Contudo quando voltava a trafegar seriamente pelo universo da alta cultura, suas referências eram nada menos que Pound e Mallarmé e... os abomináveis homens das neves de sempre -os poetas concretos. Goste-se ou não, assim era o Zelino.
A sua morte vem somar-se, tantos anos depois, à morte prematura de Mário Faustino nos anos 60 -e essas são para mim as perdas literárias mais significativas da minha geração. A elas haveria que acrescentar o desaparecimento da figura abnegada, íntegra e generosa de Erthos Albino de Souza, poeta e pesquisador, morto poucos dias antes de José Lino, e a cujo apoio material e intelectual se devem as (re)visões de Sousândrade, Kilkerry e Patrícia Galvão, além da revista "CÓDIGO", da Bahia, e tantas outras publicações da "margem da margem" que ele apoiou e financiou (inclusive a "Caixa Preta", que publiquei com Júlio Plaza).

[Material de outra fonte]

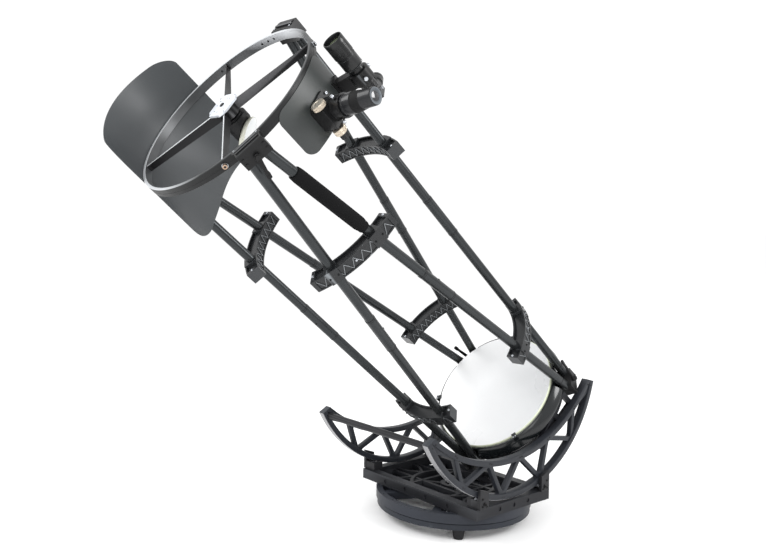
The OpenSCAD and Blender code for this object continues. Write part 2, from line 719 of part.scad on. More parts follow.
module hub_plate() color("#cfd2d4") on_tube() difference() {
  translate([0, 0, ring_z - 2]) intersection() {
    translate([-42, -42, 0]) cube([84, 84, 7]);
    rotate([0, 0, 45]) translate([-47, -47, 0]) cube([94, 94, 7]);
  }
  translate([0, 0, ring_z - 3]) cylinder(r = 6 + seat_gap, h = 10);
  for (i = [0 : 3]) rotate([0, 0, 90 * i]) translate([27, 0, ring_z - 3]) cylinder(r = 3, h = 10);
}

// Frame at the middle of the secondary's face: x along the focuser axis
module secondary_seat() rotate([0, 0, focuser_angle]) translate([0, 0, focuser_z]) children();

module secondary_holder() color("#18191b") on_tube() {
  translate([0, 0, ring_z - 60]) cylinder(r = 6, h = 66);
  secondary_seat() difference() {
    union() {
      translate([0, 0, -60]) cylinder(r = 38, h = ring_z + 16 - focuser_z);
      translate([0, 0, ring_z - 45 - focuser_z]) cylinder(r = 30, h = 6);
    }
    rotate([0, -45, 0]) translate([-150, -100, -300]) cube([300, 200, 300 + glass_t]);
  }
}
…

Foi José Lino Grünewald, em suma, um grande companheiro e um grande amigo. Uma das personalidades mais originais de sua geração, sofisticado demais para ela, tinha poucos interlocutores à sua altura e, nos últimos tempos, despaisado na cidade natal que continua linda, disfarçava na euforia de superfície o seu requintado culto à poesia. Restam inéditos em livro muitos dos seus importantes estudos literários, assim como os seus relevantes artigos sobre cinema e música popular. Urge reuni-los e publicá-los, assim como republicar numa edição condigna o seu livro de poemas, no qual, entre outras "pedras de toque", figura o seu lapidar "vai e vem", admirado por Max Bense. Mais folclorizado do que compreendido, mal medido pela mediocridade do nosso presente, será melhor lembrado amanhã. Há de inverter o seu destino, como gostava de fazer pinçando palíndromos nas mais inventivas letras de tango: REVÊS. VESRE. Vai e vem.


Augusto de Campos é poeta, tradutor e ensaísta, autor de "Expoemas" e "Despoesia", entre outros.